Si l’État soudanais doit être sauvé, les Soudanais ne peuvent pas compter sur les jeunes diplomates léthargiques affectés à leur cas. Les démocrates civils du Soudan doivent prendre eux-mêmes l’initiative. La seule carte qu’ils ont à jouer est leur légitimité. Ils doivent la jouer maintenant, avant de se retrouver piégés dans des ateliers de discussion inutiles.

La chance doit être saisie de parler au nom de l’État. Lorsque la délégation d’al-Burhan a signé le cessez-le-feu de Djeddah, elle l’a fait en tant que SAF, c’est-à-dire en tant que partie belligérante co-égale aux RSF. Ils n’ont pas signé en tant que gouvernement du Soudan. Cela signifie que personne ne représente l’État.

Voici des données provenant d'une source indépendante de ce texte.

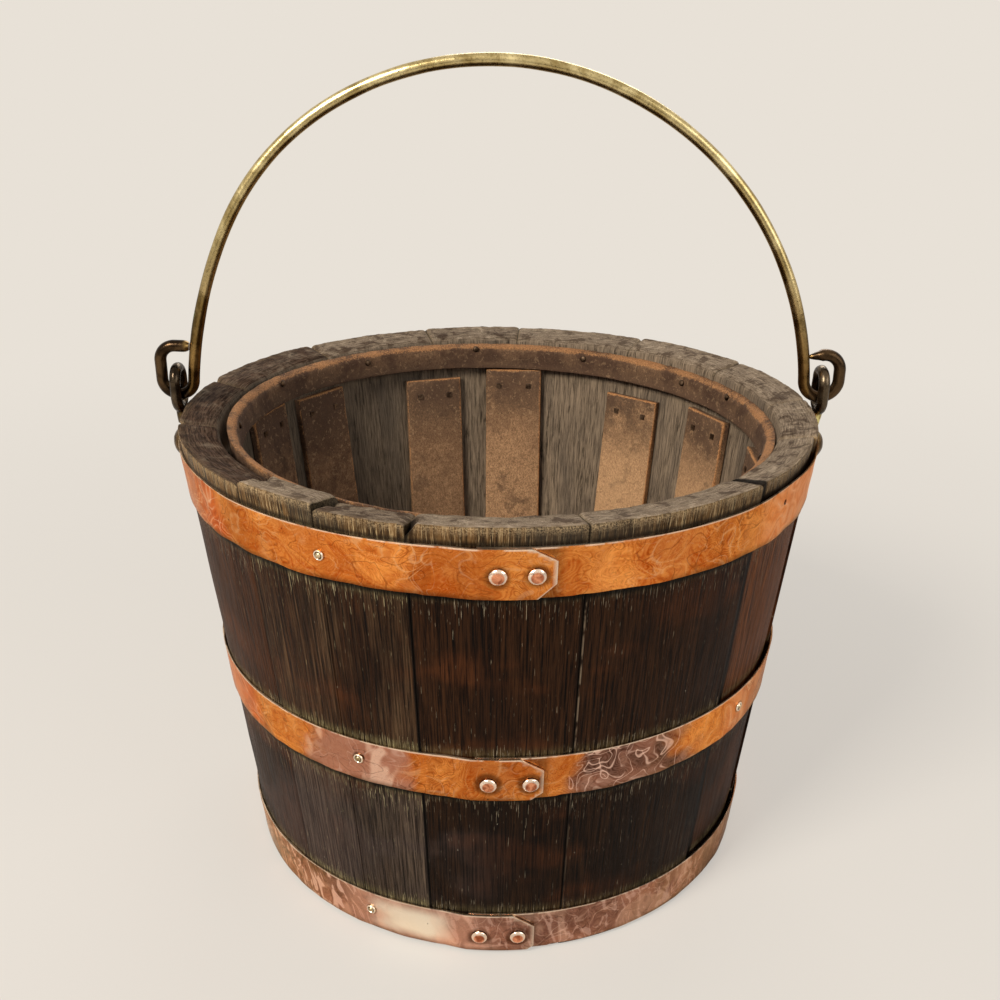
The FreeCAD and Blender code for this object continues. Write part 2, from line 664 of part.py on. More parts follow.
def make_ear(label, side, offset):
    """One ear: the eye, its neck and the leaf plate bored for its nail."""
    eye, eye_foot = make_eye(mm("rim_radius") + offset)
    bar = mm("ear_bar_radius")
    seat = ear_plate_seat(0)
    leaf = plate_outline(mm("ear_plate_radius"), bar, mm("ear_plate_reach"))
    plate = placed(leaf.extrude(Vector(mm("ear_plate_thickness"), 0, 0)), seat)
    neck_foot = seat.multVec(Vector(bar, 0, mm("ear_plate_reach")))
    neck_line = eye_foot - neck_foot
    neck = Part.makeCylinder(bar, neck_line.Length, neck_foot, neck_line)
    ear = eye.fuse([plate, neck, Part.makeSphere(bar, neck_foot)])
    bore = Part.makeCylinder(mm("ear_rivet_shank_radius") + mm("rivet_clearance"),
                             mm("ear_plate_thickness") + 2 * mm("cut_overrun"),
                             Vector(-mm("cut_overrun"), 0, 0), Vector(1, 0, 0))
    ear = ear.cut(placed(bore, seat))
    ear.rotate(Vector(), Vector(0, 0, 1), side)
    return add_feature(label, ear)


def make_ear_rivet(label, side):
    """The large domed nail through an ear's plate and the hoop into the stave."""
    grip = mm("ear_plate_thickness") + mm("ear_plate_clearance") + mm("hoop_thickness")
    nail = round_nail(mm("ear_rivet_radius"), mm("ear_rivet_height"), mm("ear_rivet_flat"),
                      mm("ear_rivet_shank_radius"), grip + mm("hoop_clearance") + mm("ear_rivet_grip"))
    head = Placement(Vector(mm("ear_plate_thickness"), 0, 0), Rotation())
    return add_feature(label, placed(nail, ear_plate_seat(side).multiply(head)))


def pointing(heading):
    """Unit step in the bail's plane along a heading in degrees, from +X towards +Z."""
    return Vector(math.cos(math.radians(heading)), 0, math.sin(math.radians(heading)))


def bend(edges, place, heading, radius, turn):
    """Add an arc that leaves a place along a heading; a turn over zero curves to the left."""
    side = math.copysign(90, turn)
    centre = place + pointing(heading + side) * radius
    middle = centre + pointing(heading - side + turn / 2) * radius
    end = centre + pointing(heading - side + turn) * radius
    edges.append(Part.Arc(place, middle, end).toShape())
    return end, heading + turn


def run(edges, place, heading, length):
    """Add a straight run along a heading."""
    end = place + pointing(heading) * length
    edges.append(Part.makeLine(place, end))
    return end, heading


def hook_route(edges, plane, side, down, curl_turn, sizes):
    """One end of the bail, from the foot of its leg through the eye and over, to its tip."""
    radius, rise, curl_radius, curl_run = sizes
    centre = Vector(plane, 0, bail_axis_height() + radius)
    start = centre - pointing(down + side * 90) * radius
    turn = side * 180 - (down - DOWN_ANGLE)
    place, heading = bend(edges, start, down, radius, turn)
    place, heading = run(edges, place, heading, rise)
    place, heading = bend(edges, place, heading, curl_radius, side * curl_turn)
    place, heading = run(edges, place, heading, curl_run)
    return start, place, heading


def bail_steps():
    """Steps of the bail's bends for a common radius of one, and the heading they end on."""
    edges = []
    heading = UP_ANGLE + BAIL_LEAN_ANGLE
    place = Vector()
    for share, turn in zip(BAIL_BEND_SHARES, BAIL_TURN_ANGLES):
        place, heading = bend(edges, place, heading, share, turn)
    return place, heading


def make_bail():
    """The brass bail: a rod bent over the bucket, with both ends hooked through the ears."""
    rod = mm("bail_rod_radius")
    right = [mm("right_hook_radius"), mm("right_hook_rise"), mm("right_curl_radius"), mm("right_curl_run")]
    left = [mm("left_hook_radius"), mm("left_hook_rise"), mm("left_curl_radius"), mm("left_curl_run")]
    right_plane = mm("rim_radius") + mm("right_ear_offset")
    left_plane = -mm("rim_radius") - mm("left_ear_offset")
    reach, down = bail_steps()
    right_edges, left_edges, edges = [], [], []
    right_leg, right_tip, right_heading = hook_route(
        right_edges, right_plane, 1, DOWN_ANGLE + BAIL_LEAN_ANGLE, RIGHT_CURL_ANGLE, right)
    left_leg, left_tip, left_heading = hook_route(left_edges, left_plane, -1, down, LEFT_CURL_ANGLE, left)

    # The common radius and the last straight run bring the bail down on its left leg
    gap = left_leg - right_leg
    last = pointing(down)
    across = reach.x * last.z - reach.z * last.x
    common = (gap.x * last.z - gap.z * last.x) / across
    straight = (reach.x * gap.z - reach.z * gap.x) / across
    place, heading = right_leg, UP_ANGLE + BAIL_LEAN_ANGLE
    for share, turn in zip(BAIL_BEND_SHARES, BAIL_TURN_ANGLES):
        place, heading = bend(edges, place, heading, share * common, turn)
    run(edges, place, heading, straight)

    route = Part.Wire(Part.sortEdges(right_edges + edges + left_edges)[0])
    section = Part.Wire(Part.makeCircle(rod, right_tip, pointing(right_heading)))
    bail = route.makePipeShell([section], True, False)
    print("bail common radius %.1f, last run %.1f, length %.0f, volume share %.4f"
          % (common, straight, route.Length, bail.Volume / (route.Length * math.pi * rod ** 2)))
    tips = []
    for side, place, heading in (("right", right_tip, right_heading), ("left", left_tip, left_heading)):
        length, end = mm(side + "_tip_length"), mm(side + "_tip_radius")
        tips.append(Part.makeCone(rod, end, length, place, pointing(heading)))
        tips.append(Part.makeSphere(end, place + pointing(heading) * length))
    return add_feature("bail_handle", bail.fuse(tips))


def make_all():
    """Build every piece in turn and return the pieces that are written out."""
    fill_sheet()
    pieces = [make_stave(index) for index in range(len(STAVE_JOINT_ANGLES))]
    pieces += make_base()
    pieces += [make_batten(index) for index in range(len(BATTEN_ANGLES))]
    pieces += [make_batten_nails(), make_ring(), make_ring_nails()]
    for name in HOOPS:
        pieces += [make_hoop(name), make_rivets(name), make_tacks(name)]
    for side, angle in (("right", 0), ("left", 180)):
        pieces.append(make_ear("ear_" + side, angle, mm(side + "_ear_offset")))
        pieces.append(make_ear_rivet("ear_rivet_" + side, angle))
    pieces.append(make_bail())
    return pieces


def check_pieces(pieces):
    """Stop unless every object came out whole."""
    for item in doc.Objects:
        if "Invalid" in item.State or "Error" in item.State:
            raise RuntimeError("%s failed: %s" % (item.Label, item.State))
    for piece in pieces:
        if piece.Shape.isNull() or not piece.Shape.isValid() or not piece.Shape.Solids:
            raise RuntimeError("%s has no valid solid" % piece.Label)


def write_pieces(pieces):
    """Write each piece to its own file."""
    os.makedirs("parts", exist_ok=True)
    for piece in pieces:
        piece.Shape.exportStep(os.path.join("parts", piece.Label + ".step"))
        print("%-22s %2d solids %9.0f mm3" % (piece.Label, len(piece.Shape.Solids), piece.Shape.Volume))


PIECES = make_all()
doc.recompute()
check_pieces(PIECES)
write_pieces(PIECES)
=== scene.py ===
import math

import bmesh
import bpy
from mathutils import Matrix, Vector


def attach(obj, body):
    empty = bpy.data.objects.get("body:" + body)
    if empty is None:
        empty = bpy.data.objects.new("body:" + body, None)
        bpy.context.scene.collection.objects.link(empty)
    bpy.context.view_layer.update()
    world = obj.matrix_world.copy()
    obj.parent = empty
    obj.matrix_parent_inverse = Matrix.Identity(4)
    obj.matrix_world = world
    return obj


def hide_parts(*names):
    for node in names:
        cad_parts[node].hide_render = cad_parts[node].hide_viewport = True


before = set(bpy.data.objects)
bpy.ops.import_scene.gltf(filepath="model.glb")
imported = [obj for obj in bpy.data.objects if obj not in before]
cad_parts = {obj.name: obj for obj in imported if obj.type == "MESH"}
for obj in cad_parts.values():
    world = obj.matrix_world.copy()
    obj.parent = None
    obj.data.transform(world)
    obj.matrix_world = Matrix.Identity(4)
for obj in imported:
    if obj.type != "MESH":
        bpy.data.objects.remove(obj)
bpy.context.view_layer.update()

# Sizes in metres and angles in degrees, counted from +X towards +Y; the front is at -Y, 270 degrees
RIM_RADIUS, FOOT_RADIUS, HEIGHT, WALL = 0.190, 0.159, 0.2795, 0.022
SLOPE = (RIM_RADIUS - FOOT_RADIUS) / HEIGHT
LEAN = math.atan(SLOPE)
HINGE_HEIGHT = 0.28365
WRAP_RADIUS = 0.175
FITTED = 0.0005

# The camera fitted to the photograph: where it stands, how it is turned, tilted and rolled, its lens
EYE, PAN, TILT, ROLL, LENS = (0.0, -0.66363, 0.49102), -0.09, 67.37, 0.29, 40.868
BACKDROP = (232, 225, 215)

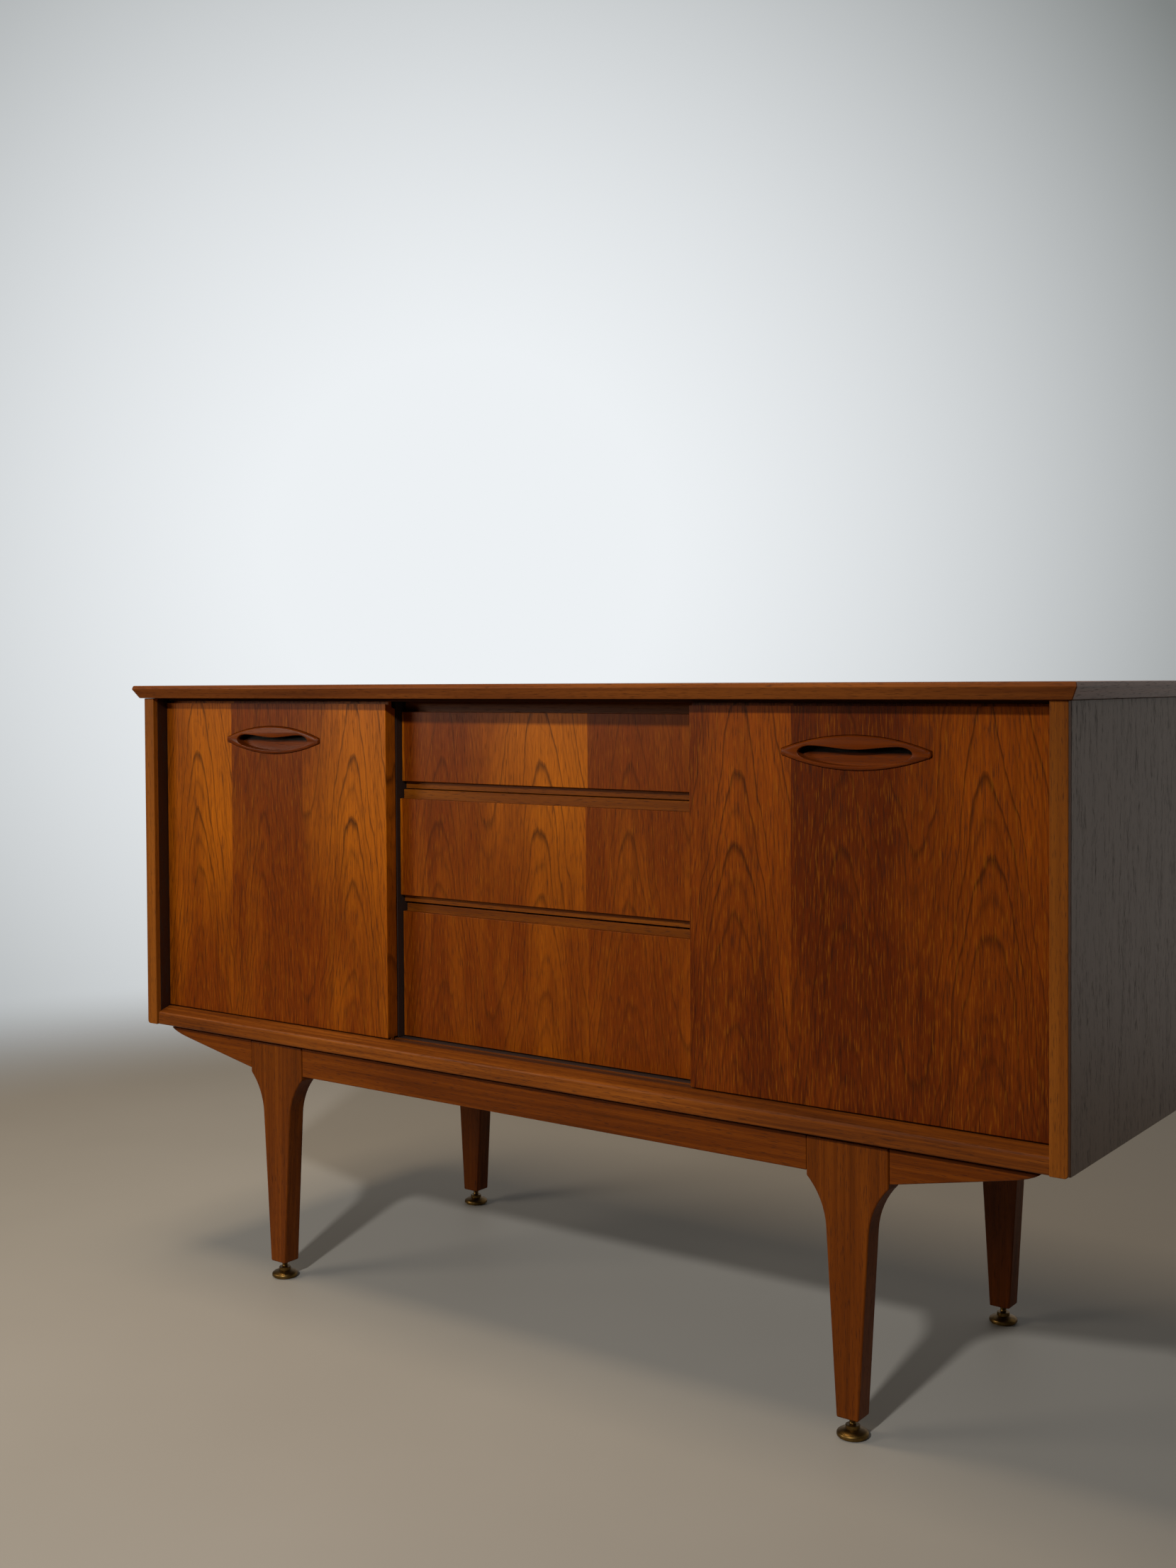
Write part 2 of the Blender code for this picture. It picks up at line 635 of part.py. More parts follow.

Les civils pourraient former immédiatement un gouvernement intérimaire. C’est plus qu’un acte symbolique. Ils pourraient prendre en charge les institutions financières de l’État et apporter un effet de levier matériel à la table.

Des choses similaires se sont produites ailleurs. En Libye, par exemple, la banque centrale est restée indépendante des milices belligérantes, recevant des dollars provenant de la vente de pétrole et payant les salaires dans tout le pays. Les institutions bancaires indépendantes du Soudan auraient besoin du soutien technique, diplomatique et financier des États-Unis et d’autres donateurs. Ce serait un test du sérieux de Washington à arrêter l’effondrement de l’État et à soutenir la démocratie.

Le Soudan a besoin d’une réflexion audacieuse à la mesure de l’ampleur de sa crise. Les idées sont là. Ce qui manque, c’est le leadership pour concrétiser ces idées.